AIM OF THE TASK: From the entries provided below, copy each line that contains the word "Blender".

RECORD EXCERPTS:
______________________________

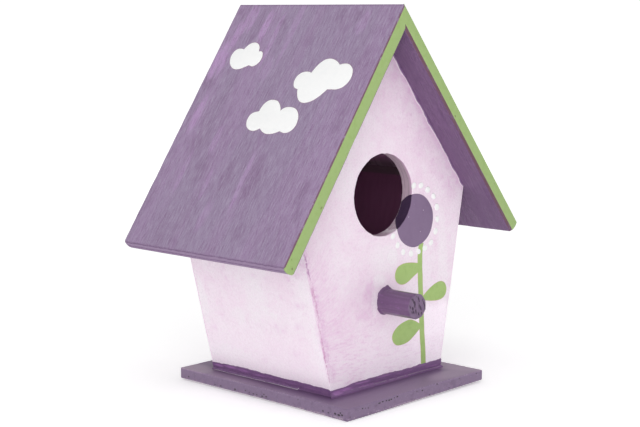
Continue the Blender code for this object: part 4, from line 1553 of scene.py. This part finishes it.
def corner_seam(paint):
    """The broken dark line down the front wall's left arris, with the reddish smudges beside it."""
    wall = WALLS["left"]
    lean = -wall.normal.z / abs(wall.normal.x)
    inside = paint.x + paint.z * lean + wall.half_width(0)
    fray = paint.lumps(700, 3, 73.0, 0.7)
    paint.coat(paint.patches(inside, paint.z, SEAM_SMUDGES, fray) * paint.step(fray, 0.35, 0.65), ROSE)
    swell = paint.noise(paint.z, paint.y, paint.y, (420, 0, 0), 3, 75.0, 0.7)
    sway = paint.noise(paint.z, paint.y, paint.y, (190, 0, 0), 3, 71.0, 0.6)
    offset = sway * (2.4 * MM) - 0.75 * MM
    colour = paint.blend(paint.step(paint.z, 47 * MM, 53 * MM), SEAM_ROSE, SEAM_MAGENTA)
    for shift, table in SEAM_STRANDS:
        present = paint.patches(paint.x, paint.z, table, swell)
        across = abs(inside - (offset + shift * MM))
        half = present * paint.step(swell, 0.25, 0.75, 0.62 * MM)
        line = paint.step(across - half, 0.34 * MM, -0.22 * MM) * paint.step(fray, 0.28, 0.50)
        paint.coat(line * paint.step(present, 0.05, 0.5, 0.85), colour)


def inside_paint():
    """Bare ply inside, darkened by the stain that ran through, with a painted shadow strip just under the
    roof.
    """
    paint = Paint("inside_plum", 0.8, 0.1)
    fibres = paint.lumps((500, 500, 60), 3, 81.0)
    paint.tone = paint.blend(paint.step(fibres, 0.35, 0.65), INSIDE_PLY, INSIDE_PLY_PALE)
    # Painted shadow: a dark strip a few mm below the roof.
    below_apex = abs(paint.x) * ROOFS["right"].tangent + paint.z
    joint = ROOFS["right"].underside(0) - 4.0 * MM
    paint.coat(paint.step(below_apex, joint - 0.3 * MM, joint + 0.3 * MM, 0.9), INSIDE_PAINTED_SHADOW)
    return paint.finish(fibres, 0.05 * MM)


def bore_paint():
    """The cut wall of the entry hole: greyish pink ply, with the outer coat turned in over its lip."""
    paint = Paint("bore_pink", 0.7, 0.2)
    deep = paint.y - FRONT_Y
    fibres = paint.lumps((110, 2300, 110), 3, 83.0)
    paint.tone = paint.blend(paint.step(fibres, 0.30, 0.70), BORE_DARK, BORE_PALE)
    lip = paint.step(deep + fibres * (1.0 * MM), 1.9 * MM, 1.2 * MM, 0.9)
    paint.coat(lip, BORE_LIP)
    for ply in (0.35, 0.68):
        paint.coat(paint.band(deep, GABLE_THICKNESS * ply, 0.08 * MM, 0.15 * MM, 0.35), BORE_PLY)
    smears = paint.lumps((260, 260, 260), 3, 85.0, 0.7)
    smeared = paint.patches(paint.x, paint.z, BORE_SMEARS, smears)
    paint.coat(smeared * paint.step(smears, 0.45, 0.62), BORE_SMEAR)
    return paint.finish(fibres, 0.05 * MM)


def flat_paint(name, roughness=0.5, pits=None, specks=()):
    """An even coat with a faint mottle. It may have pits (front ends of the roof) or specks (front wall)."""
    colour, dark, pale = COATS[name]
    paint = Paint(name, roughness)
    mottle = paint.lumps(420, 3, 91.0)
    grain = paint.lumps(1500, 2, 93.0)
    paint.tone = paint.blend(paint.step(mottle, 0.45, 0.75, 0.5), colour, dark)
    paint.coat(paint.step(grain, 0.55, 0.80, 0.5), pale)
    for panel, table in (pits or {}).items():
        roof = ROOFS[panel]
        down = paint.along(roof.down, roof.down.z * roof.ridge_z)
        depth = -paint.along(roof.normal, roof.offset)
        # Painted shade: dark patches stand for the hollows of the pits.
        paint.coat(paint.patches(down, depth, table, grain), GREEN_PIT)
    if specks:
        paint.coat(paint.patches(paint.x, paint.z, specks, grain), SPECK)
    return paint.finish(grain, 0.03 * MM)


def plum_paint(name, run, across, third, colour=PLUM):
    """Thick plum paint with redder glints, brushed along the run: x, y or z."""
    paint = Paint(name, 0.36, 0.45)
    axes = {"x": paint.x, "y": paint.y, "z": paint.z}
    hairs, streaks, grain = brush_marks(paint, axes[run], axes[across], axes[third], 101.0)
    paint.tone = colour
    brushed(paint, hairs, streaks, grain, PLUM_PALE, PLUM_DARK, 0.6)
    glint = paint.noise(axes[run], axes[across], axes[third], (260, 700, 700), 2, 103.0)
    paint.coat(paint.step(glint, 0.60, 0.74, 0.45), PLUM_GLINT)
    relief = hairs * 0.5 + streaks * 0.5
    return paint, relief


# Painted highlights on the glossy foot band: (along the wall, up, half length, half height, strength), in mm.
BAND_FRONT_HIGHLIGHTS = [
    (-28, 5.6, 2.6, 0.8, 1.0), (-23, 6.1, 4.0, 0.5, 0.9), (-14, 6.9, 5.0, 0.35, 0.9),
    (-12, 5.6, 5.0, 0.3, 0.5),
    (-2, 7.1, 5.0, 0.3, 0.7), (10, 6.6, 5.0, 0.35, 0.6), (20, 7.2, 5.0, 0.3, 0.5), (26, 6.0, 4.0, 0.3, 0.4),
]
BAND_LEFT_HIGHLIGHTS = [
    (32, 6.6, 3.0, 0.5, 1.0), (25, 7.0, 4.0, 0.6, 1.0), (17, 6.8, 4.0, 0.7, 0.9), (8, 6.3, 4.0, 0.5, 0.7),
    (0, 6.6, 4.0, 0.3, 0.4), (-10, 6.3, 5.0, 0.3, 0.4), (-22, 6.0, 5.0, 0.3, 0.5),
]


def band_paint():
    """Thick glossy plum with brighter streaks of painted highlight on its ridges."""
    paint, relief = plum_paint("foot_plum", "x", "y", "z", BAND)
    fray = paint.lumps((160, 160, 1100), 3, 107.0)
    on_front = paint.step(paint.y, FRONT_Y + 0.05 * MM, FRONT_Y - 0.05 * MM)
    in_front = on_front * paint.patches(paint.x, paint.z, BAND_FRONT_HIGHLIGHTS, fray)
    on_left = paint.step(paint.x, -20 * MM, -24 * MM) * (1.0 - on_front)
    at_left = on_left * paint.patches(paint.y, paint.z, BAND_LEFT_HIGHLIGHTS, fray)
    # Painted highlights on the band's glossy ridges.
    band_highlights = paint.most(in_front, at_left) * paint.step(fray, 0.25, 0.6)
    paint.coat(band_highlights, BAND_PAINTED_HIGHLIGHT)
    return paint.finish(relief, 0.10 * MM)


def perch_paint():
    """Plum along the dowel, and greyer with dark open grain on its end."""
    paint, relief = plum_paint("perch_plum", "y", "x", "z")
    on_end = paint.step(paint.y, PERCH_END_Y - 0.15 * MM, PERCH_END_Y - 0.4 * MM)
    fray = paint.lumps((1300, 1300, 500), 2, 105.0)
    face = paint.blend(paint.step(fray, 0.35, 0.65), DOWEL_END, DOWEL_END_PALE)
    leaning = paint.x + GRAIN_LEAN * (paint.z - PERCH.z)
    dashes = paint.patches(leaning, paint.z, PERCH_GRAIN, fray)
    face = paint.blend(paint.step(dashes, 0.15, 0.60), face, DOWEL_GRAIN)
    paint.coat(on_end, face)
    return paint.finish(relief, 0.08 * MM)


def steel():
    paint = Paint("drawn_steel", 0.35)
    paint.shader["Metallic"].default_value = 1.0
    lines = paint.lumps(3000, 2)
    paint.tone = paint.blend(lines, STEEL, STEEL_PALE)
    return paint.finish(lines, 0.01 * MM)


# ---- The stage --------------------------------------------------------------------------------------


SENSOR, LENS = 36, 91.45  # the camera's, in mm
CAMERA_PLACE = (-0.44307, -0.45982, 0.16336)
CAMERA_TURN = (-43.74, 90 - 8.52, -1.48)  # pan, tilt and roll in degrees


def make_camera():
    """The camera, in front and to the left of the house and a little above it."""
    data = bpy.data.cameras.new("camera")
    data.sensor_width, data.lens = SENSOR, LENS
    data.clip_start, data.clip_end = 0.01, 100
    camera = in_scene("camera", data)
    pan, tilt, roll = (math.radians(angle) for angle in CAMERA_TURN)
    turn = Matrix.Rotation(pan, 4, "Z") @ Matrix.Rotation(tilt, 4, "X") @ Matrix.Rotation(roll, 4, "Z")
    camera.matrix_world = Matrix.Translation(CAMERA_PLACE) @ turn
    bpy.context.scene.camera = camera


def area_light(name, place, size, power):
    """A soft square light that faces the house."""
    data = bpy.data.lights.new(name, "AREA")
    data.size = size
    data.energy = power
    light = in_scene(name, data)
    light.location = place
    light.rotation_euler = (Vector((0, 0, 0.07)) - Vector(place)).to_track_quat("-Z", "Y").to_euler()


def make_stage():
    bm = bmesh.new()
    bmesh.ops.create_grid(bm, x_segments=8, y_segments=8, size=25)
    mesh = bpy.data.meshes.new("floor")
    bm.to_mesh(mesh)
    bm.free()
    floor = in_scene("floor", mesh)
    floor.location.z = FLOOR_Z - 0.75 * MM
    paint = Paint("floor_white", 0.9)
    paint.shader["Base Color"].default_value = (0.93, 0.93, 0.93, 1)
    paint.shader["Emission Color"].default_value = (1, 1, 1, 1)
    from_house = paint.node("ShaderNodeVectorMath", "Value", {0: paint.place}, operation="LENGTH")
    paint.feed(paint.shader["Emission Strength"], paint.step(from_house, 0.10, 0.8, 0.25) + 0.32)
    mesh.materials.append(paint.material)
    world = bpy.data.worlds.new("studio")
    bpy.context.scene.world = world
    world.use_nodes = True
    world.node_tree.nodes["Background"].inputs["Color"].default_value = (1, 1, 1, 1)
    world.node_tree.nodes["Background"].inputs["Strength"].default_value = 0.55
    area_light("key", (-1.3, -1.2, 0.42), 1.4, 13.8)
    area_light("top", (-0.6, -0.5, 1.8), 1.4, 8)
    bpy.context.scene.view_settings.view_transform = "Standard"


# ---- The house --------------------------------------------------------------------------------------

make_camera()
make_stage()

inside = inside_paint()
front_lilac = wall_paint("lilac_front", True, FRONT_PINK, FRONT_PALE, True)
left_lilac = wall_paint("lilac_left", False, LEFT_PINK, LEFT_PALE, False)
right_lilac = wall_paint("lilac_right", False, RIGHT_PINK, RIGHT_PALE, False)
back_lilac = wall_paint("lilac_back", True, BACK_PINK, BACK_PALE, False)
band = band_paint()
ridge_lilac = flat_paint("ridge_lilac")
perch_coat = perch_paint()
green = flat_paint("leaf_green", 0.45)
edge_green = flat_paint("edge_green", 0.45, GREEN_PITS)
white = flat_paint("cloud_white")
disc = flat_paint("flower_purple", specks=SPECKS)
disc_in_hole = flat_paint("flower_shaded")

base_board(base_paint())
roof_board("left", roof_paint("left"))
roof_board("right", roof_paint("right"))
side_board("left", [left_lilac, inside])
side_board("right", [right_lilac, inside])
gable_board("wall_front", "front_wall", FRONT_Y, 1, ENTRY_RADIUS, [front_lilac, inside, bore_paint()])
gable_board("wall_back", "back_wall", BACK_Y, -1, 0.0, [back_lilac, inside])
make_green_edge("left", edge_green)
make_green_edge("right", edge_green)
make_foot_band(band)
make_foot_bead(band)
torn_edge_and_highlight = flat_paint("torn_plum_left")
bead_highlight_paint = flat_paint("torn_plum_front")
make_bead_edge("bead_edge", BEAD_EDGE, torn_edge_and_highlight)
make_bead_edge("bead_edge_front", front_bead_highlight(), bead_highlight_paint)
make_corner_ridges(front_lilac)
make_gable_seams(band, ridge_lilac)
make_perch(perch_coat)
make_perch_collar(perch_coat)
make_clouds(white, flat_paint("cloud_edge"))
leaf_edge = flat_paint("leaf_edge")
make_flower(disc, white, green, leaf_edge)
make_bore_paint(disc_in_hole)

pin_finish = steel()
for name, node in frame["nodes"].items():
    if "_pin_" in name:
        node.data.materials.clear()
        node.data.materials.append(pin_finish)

______________________________

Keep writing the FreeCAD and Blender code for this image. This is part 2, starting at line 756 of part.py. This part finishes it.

______________________________

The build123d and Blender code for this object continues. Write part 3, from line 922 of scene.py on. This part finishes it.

______________________________

TASK SOLUTION:
Continue the Blender code for this object: part 4, from line 1553 of scene.py. This part finishes it.
Keep writing the FreeCAD and Blender code for this image. This is part 2, starting at line 756 of part.py. This part finishes it.
The build123d and Blender code for this object continues. Write part 3, from line 922 of scene.py on. This part finishes it.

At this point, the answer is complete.